- [WHAT IS NEEDED]
Return each entry exactly, with none missing.

(CAD and scene scripts)

........

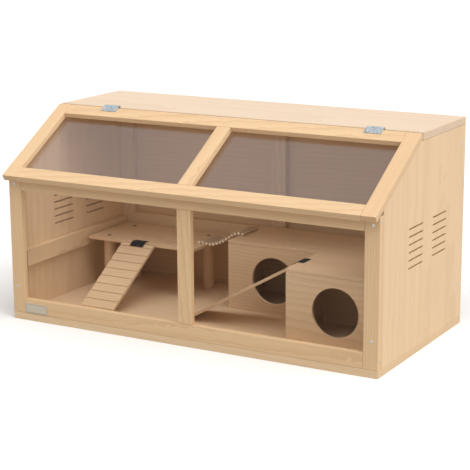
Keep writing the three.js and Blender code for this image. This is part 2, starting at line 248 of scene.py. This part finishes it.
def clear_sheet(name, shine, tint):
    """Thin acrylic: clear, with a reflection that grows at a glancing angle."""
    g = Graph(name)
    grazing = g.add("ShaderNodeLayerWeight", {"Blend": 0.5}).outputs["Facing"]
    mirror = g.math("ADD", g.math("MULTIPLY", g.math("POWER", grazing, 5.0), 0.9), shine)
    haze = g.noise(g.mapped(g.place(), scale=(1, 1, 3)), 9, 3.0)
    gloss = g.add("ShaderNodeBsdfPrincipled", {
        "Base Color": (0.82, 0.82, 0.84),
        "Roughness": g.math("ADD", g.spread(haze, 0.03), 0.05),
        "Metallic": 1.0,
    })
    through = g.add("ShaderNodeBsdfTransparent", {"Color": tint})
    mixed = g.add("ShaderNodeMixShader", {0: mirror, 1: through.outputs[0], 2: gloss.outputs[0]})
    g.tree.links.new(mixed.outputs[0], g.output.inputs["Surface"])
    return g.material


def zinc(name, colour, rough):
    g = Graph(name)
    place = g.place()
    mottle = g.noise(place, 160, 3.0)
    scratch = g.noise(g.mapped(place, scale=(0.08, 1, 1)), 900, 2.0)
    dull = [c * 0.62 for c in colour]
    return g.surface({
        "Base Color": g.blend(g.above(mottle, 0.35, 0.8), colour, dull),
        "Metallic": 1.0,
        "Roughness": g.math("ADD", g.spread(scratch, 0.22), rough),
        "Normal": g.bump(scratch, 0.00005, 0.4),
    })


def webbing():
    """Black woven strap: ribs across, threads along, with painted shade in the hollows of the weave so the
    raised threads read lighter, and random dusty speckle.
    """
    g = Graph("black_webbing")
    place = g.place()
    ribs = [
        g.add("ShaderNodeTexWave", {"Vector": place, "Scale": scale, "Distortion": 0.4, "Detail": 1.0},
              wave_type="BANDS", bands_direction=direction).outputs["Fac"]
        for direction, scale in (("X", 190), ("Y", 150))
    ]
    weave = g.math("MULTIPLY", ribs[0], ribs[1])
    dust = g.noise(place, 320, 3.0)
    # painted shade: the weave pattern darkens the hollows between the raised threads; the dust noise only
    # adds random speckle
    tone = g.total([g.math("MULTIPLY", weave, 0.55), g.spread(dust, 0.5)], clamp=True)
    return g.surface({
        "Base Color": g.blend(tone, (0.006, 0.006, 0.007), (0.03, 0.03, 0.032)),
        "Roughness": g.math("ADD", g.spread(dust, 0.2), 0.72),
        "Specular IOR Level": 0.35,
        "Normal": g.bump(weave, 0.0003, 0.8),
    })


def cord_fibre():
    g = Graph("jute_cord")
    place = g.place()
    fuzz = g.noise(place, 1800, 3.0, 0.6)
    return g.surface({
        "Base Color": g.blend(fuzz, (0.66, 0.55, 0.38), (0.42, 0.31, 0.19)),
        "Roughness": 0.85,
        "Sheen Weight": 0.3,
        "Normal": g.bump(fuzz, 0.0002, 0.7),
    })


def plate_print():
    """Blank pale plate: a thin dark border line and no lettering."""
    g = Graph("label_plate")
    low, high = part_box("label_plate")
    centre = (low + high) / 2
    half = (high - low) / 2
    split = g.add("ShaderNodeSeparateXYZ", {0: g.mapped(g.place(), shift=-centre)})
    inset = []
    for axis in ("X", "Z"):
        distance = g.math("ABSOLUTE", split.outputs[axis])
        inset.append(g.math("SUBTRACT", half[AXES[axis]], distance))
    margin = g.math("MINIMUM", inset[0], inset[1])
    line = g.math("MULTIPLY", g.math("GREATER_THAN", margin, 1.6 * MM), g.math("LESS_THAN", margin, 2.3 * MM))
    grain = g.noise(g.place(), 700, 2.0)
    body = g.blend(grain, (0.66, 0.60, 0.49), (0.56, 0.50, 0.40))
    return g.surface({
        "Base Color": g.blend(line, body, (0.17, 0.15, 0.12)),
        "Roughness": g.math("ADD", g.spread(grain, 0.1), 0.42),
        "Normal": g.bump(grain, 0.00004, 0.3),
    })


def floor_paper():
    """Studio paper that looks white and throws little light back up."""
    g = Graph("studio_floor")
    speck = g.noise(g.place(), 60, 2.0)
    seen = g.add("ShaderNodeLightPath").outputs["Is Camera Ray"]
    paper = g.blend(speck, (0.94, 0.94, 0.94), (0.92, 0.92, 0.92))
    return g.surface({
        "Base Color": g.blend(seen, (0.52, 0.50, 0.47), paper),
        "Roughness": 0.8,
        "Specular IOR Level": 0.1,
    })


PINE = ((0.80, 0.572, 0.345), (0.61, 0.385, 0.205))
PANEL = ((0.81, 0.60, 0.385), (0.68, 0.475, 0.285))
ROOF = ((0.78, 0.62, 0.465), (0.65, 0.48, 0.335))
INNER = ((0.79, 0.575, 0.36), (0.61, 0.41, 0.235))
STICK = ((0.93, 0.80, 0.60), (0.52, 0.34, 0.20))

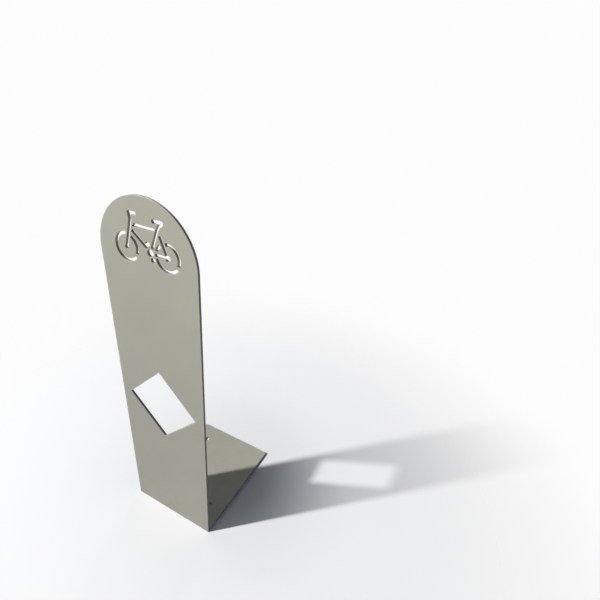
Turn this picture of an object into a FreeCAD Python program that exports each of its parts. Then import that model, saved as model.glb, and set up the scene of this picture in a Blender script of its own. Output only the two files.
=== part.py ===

........

- [WRITTEN ANSWER]
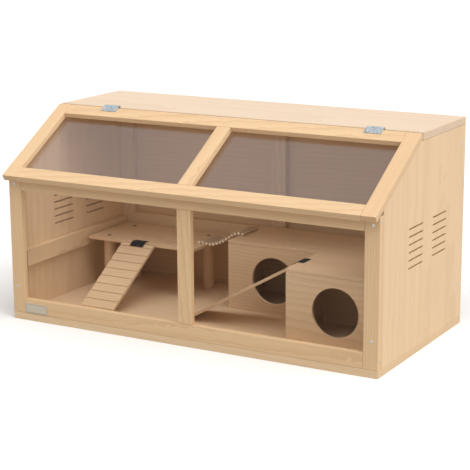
Keep writing the three.js and Blender code for this image. This is part 2, starting at line 248 of scene.py. This part finishes it.
def clear_sheet(name, shine, tint):
    """Thin acrylic: clear, with a reflection that grows at a glancing angle."""
    g = Graph(name)
    grazing = g.add("ShaderNodeLayerWeight", {"Blend": 0.5}).outputs["Facing"]
    mirror = g.math("ADD", g.math("MULTIPLY", g.math("POWER", grazing, 5.0), 0.9), shine)
    haze = g.noise(g.mapped(g.place(), scale=(1, 1, 3)), 9, 3.0)
    gloss = g.add("ShaderNodeBsdfPrincipled", {
        "Base Color": (0.82, 0.82, 0.84),
        "Roughness": g.math("ADD", g.spread(haze, 0.03), 0.05),
        "Metallic": 1.0,
    })
    through = g.add("ShaderNodeBsdfTransparent", {"Color": tint})
    mixed = g.add("ShaderNodeMixShader", {0: mirror, 1: through.outputs[0], 2: gloss.outputs[0]})
    g.tree.links.new(mixed.outputs[0], g.output.inputs["Surface"])
    return g.material


def zinc(name, colour, rough):
    g = Graph(name)
    place = g.place()
    mottle = g.noise(place, 160, 3.0)
    scratch = g.noise(g.mapped(place, scale=(0.08, 1, 1)), 900, 2.0)
    dull = [c * 0.62 for c in colour]
    return g.surface({
        "Base Color": g.blend(g.above(mottle, 0.35, 0.8), colour, dull),
        "Metallic": 1.0,
        "Roughness": g.math("ADD", g.spread(scratch, 0.22), rough),
        "Normal": g.bump(scratch, 0.00005, 0.4),
    })


def webbing():
    """Black woven strap: ribs across, threads along, with painted shade in the hollows of the weave so the
    raised threads read lighter, and random dusty speckle.
    """
    g = Graph("black_webbing")
    place = g.place()
    ribs = [
        g.add("ShaderNodeTexWave", {"Vector": place, "Scale": scale, "Distortion": 0.4, "Detail": 1.0},
              wave_type="BANDS", bands_direction=direction).outputs["Fac"]
        for direction, scale in (("X", 190), ("Y", 150))
    ]
    weave = g.math("MULTIPLY", ribs[0], ribs[1])
    dust = g.noise(place, 320, 3.0)
    # painted shade: the weave pattern darkens the hollows between the raised threads; the dust noise only
    # adds random speckle
    tone = g.total([g.math("MULTIPLY", weave, 0.55), g.spread(dust, 0.5)], clamp=True)
    return g.surface({
        "Base Color": g.blend(tone, (0.006, 0.006, 0.007), (0.03, 0.03, 0.032)),
        "Roughness": g.math("ADD", g.spread(dust, 0.2), 0.72),
        "Specular IOR Level": 0.35,
        "Normal": g.bump(weave, 0.0003, 0.8),
    })


def cord_fibre():
    g = Graph("jute_cord")
    place = g.place()
    fuzz = g.noise(place, 1800, 3.0, 0.6)
    return g.surface({
        "Base Color": g.blend(fuzz, (0.66, 0.55, 0.38), (0.42, 0.31, 0.19)),
        "Roughness": 0.85,
        "Sheen Weight": 0.3,
        "Normal": g.bump(fuzz, 0.0002, 0.7),
    })


def plate_print():
    """Blank pale plate: a thin dark border line and no lettering."""
    g = Graph("label_plate")
    low, high = part_box("label_plate")
    centre = (low + high) / 2
    half = (high - low) / 2
    split = g.add("ShaderNodeSeparateXYZ", {0: g.mapped(g.place(), shift=-centre)})
    inset = []
    for axis in ("X", "Z"):
        distance = g.math("ABSOLUTE", split.outputs[axis])
        inset.append(g.math("SUBTRACT", half[AXES[axis]], distance))
    margin = g.math("MINIMUM", inset[0], inset[1])
    line = g.math("MULTIPLY", g.math("GREATER_THAN", margin, 1.6 * MM), g.math("LESS_THAN", margin, 2.3 * MM))
    grain = g.noise(g.place(), 700, 2.0)
    body = g.blend(grain, (0.66, 0.60, 0.49), (0.56, 0.50, 0.40))
    return g.surface({
        "Base Color": g.blend(line, body, (0.17, 0.15, 0.12)),
        "Roughness": g.math("ADD", g.spread(grain, 0.1), 0.42),
        "Normal": g.bump(grain, 0.00004, 0.3),
    })


def floor_paper():
    """Studio paper that looks white and throws little light back up."""
    g = Graph("studio_floor")
    speck = g.noise(g.place(), 60, 2.0)
    seen = g.add("ShaderNodeLightPath").outputs["Is Camera Ray"]
    paper = g.blend(speck, (0.94, 0.94, 0.94), (0.92, 0.92, 0.92))
    return g.surface({
        "Base Color": g.blend(seen, (0.52, 0.50, 0.47), paper),
        "Roughness": 0.8,
        "Specular IOR Level": 0.1,
    })


PINE = ((0.80, 0.572, 0.345), (0.61, 0.385, 0.205))
PANEL = ((0.81, 0.60, 0.385), (0.68, 0.475, 0.285))
ROOF = ((0.78, 0.62, 0.465), (0.65, 0.48, 0.335))
INNER = ((0.79, 0.575, 0.36), (0.61, 0.41, 0.235))
STICK = ((0.93, 0.80, 0.60), (0.52, 0.34, 0.20))

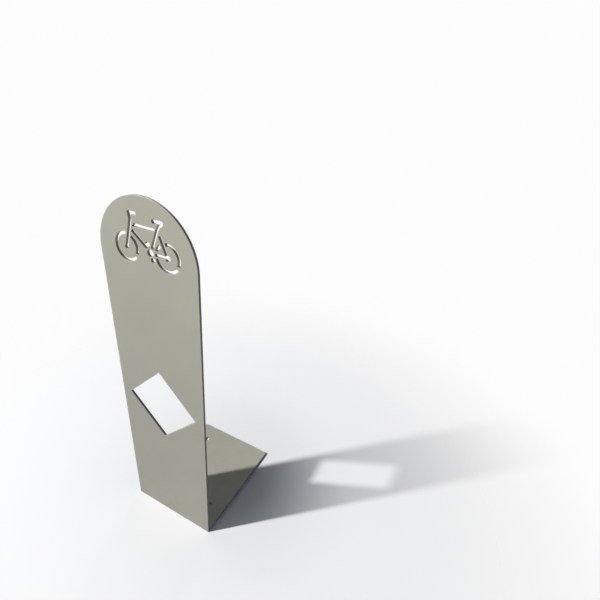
Turn this picture of an object into a FreeCAD Python program that exports each of its parts. Then import that model, saved as model.glb, and set up the scene of this picture in a Blender script of its own. Output only the two files.
=== part.py ===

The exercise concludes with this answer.